Short task ->
Reproduce the records below exactly as they appear.
------------------------
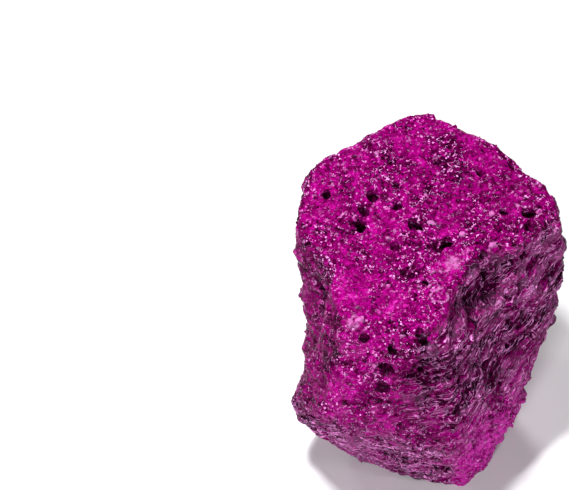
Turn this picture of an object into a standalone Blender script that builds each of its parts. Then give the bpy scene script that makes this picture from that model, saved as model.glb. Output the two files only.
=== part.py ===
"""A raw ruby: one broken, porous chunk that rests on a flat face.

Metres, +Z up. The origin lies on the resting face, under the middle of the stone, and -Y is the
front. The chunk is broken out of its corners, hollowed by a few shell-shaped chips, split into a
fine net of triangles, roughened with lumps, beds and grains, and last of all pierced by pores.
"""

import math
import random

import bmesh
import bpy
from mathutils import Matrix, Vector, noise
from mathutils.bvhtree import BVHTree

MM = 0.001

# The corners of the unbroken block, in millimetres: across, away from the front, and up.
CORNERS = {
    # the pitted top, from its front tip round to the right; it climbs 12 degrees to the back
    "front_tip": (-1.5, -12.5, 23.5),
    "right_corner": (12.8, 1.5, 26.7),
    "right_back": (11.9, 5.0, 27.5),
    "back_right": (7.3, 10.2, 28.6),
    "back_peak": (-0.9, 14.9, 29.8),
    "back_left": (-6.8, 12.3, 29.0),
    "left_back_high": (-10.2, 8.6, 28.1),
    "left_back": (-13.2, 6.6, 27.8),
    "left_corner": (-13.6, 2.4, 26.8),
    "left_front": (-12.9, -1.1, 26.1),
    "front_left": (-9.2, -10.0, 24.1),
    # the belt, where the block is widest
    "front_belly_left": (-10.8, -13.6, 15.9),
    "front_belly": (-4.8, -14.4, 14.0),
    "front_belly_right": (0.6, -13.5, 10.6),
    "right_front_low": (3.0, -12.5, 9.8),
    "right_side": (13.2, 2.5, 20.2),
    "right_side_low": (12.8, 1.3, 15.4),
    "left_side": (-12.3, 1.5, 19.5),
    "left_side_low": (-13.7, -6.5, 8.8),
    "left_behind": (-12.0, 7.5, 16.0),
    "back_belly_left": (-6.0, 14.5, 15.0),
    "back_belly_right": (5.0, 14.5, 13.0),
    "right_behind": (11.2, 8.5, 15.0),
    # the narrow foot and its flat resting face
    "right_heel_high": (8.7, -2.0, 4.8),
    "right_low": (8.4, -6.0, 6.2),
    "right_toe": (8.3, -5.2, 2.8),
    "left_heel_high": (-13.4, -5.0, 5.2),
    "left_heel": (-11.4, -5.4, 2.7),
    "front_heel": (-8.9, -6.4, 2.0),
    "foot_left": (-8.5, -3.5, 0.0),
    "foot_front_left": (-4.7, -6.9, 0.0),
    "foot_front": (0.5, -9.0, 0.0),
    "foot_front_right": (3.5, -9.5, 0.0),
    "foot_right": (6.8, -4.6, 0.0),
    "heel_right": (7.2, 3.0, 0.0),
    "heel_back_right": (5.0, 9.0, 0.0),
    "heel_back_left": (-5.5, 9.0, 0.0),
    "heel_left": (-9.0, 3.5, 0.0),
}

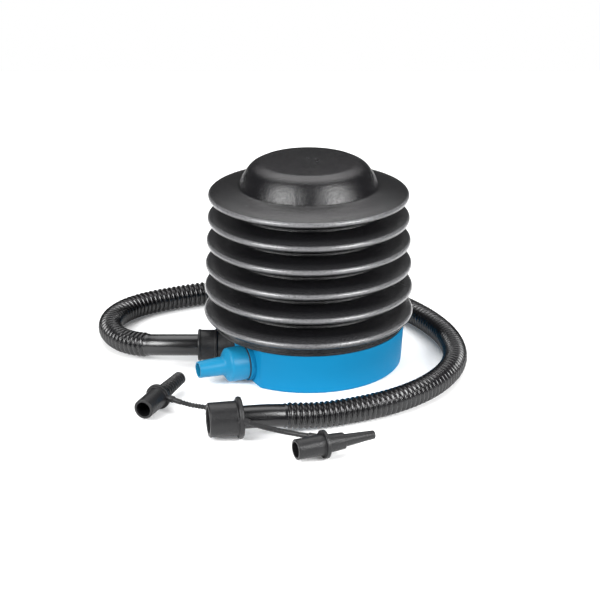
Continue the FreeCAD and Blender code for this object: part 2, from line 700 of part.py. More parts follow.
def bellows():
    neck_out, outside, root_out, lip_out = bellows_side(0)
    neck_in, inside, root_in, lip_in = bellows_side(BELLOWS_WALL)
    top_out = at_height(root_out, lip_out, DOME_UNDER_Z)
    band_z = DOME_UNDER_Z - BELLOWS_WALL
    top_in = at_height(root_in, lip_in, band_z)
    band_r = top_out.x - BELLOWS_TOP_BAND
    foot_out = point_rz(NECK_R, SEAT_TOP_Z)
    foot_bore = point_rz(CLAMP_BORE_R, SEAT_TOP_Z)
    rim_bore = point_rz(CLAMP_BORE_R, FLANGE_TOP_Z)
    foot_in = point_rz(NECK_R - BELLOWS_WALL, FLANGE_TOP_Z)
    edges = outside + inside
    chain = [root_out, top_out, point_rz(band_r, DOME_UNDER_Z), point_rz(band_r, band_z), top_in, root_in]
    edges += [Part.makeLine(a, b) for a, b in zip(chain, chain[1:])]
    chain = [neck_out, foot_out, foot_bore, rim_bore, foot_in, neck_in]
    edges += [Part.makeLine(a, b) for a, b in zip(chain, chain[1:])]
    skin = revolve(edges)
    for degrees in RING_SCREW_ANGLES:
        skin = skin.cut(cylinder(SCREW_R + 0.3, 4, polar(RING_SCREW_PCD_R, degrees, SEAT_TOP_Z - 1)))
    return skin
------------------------
Task result ->
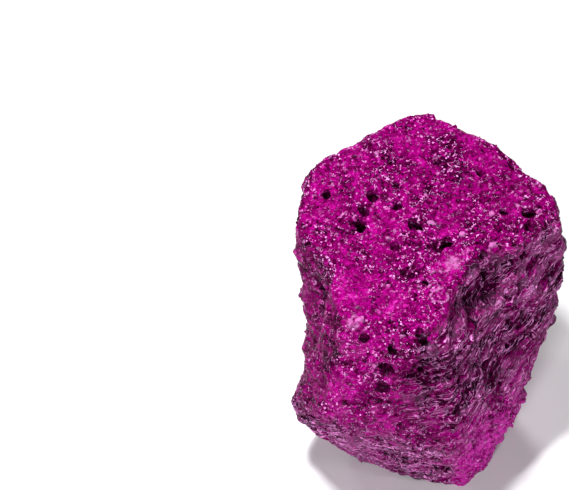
Turn this picture of an object into a standalone Blender script that builds each of its parts. Then give the bpy scene script that makes this picture from that model, saved as model.glb. Output the two files only.
=== part.py ===
"""A raw ruby: one broken, porous chunk that rests on a flat face.

Metres, +Z up. The origin lies on the resting face, under the middle of the stone, and -Y is the
front. The chunk is broken out of its corners, hollowed by a few shell-shaped chips, split into a
fine net of triangles, roughened with lumps, beds and grains, and last of all pierced by pores.
"""

import math
import random

import bmesh
import bpy
from mathutils import Matrix, Vector, noise
from mathutils.bvhtree import BVHTree

MM = 0.001

# The corners of the unbroken block, in millimetres: across, away from the front, and up.
CORNERS = {
    # the pitted top, from its front tip round to the right; it climbs 12 degrees to the back
    "front_tip": (-1.5, -12.5, 23.5),
    "right_corner": (12.8, 1.5, 26.7),
    "right_back": (11.9, 5.0, 27.5),
    "back_right": (7.3, 10.2, 28.6),
    "back_peak": (-0.9, 14.9, 29.8),
    "back_left": (-6.8, 12.3, 29.0),
    "left_back_high": (-10.2, 8.6, 28.1),
    "left_back": (-13.2, 6.6, 27.8),
    "left_corner": (-13.6, 2.4, 26.8),
    "left_front": (-12.9, -1.1, 26.1),
    "front_left": (-9.2, -10.0, 24.1),
    # the belt, where the block is widest
    "front_belly_left": (-10.8, -13.6, 15.9),
    "front_belly": (-4.8, -14.4, 14.0),
    "front_belly_right": (0.6, -13.5, 10.6),
    "right_front_low": (3.0, -12.5, 9.8),
    "right_side": (13.2, 2.5, 20.2),
    "right_side_low": (12.8, 1.3, 15.4),
    "left_side": (-12.3, 1.5, 19.5),
    "left_side_low": (-13.7, -6.5, 8.8),
    "left_behind": (-12.0, 7.5, 16.0),
    "back_belly_left": (-6.0, 14.5, 15.0),
    "back_belly_right": (5.0, 14.5, 13.0),
    "right_behind": (11.2, 8.5, 15.0),
    # the narrow foot and its flat resting face
    "right_heel_high": (8.7, -2.0, 4.8),
    "right_low": (8.4, -6.0, 6.2),
    "right_toe": (8.3, -5.2, 2.8),
    "left_heel_high": (-13.4, -5.0, 5.2),
    "left_heel": (-11.4, -5.4, 2.7),
    "front_heel": (-8.9, -6.4, 2.0),
    "foot_left": (-8.5, -3.5, 0.0),
    "foot_front_left": (-4.7, -6.9, 0.0),
    "foot_front": (0.5, -9.0, 0.0),
    "foot_front_right": (3.5, -9.5, 0.0),
    "foot_right": (6.8, -4.6, 0.0),
    "heel_right": (7.2, 3.0, 0.0),
    "heel_back_right": (5.0, 9.0, 0.0),
    "heel_back_left": (-5.5, 9.0, 0.0),
    "heel_left": (-9.0, 3.5, 0.0),
}

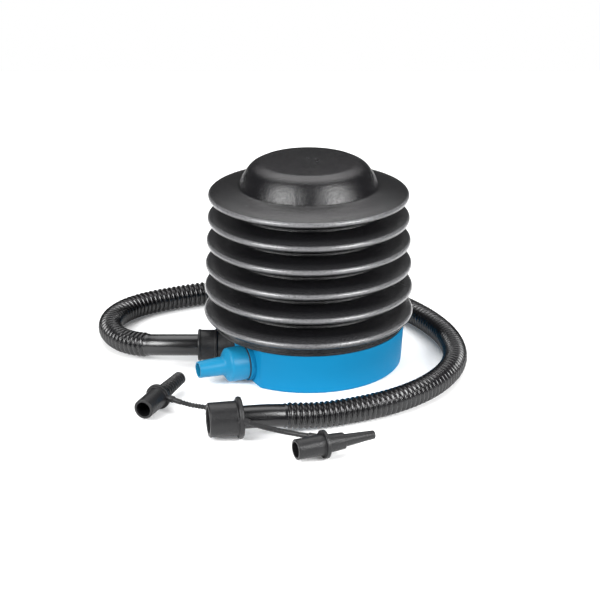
Continue the FreeCAD and Blender code for this object: part 2, from line 700 of part.py. More parts follow.
def bellows():
    neck_out, outside, root_out, lip_out = bellows_side(0)
    neck_in, inside, root_in, lip_in = bellows_side(BELLOWS_WALL)
    top_out = at_height(root_out, lip_out, DOME_UNDER_Z)
    band_z = DOME_UNDER_Z - BELLOWS_WALL
    top_in = at_height(root_in, lip_in, band_z)
    band_r = top_out.x - BELLOWS_TOP_BAND
    foot_out = point_rz(NECK_R, SEAT_TOP_Z)
    foot_bore = point_rz(CLAMP_BORE_R, SEAT_TOP_Z)
    rim_bore = point_rz(CLAMP_BORE_R, FLANGE_TOP_Z)
    foot_in = point_rz(NECK_R - BELLOWS_WALL, FLANGE_TOP_Z)
    edges = outside + inside
    chain = [root_out, top_out, point_rz(band_r, DOME_UNDER_Z), point_rz(band_r, band_z), top_in, root_in]
    edges += [Part.makeLine(a, b) for a, b in zip(chain, chain[1:])]
    chain = [neck_out, foot_out, foot_bore, rim_bore, foot_in, neck_in]
    edges += [Part.makeLine(a, b) for a, b in zip(chain, chain[1:])]
    skin = revolve(edges)
    for degrees in RING_SCREW_ANGLES:
        skin = skin.cut(cylinder(SCREW_R + 0.3, 4, polar(RING_SCREW_PCD_R, degrees, SEAT_TOP_Z - 1)))
    return skin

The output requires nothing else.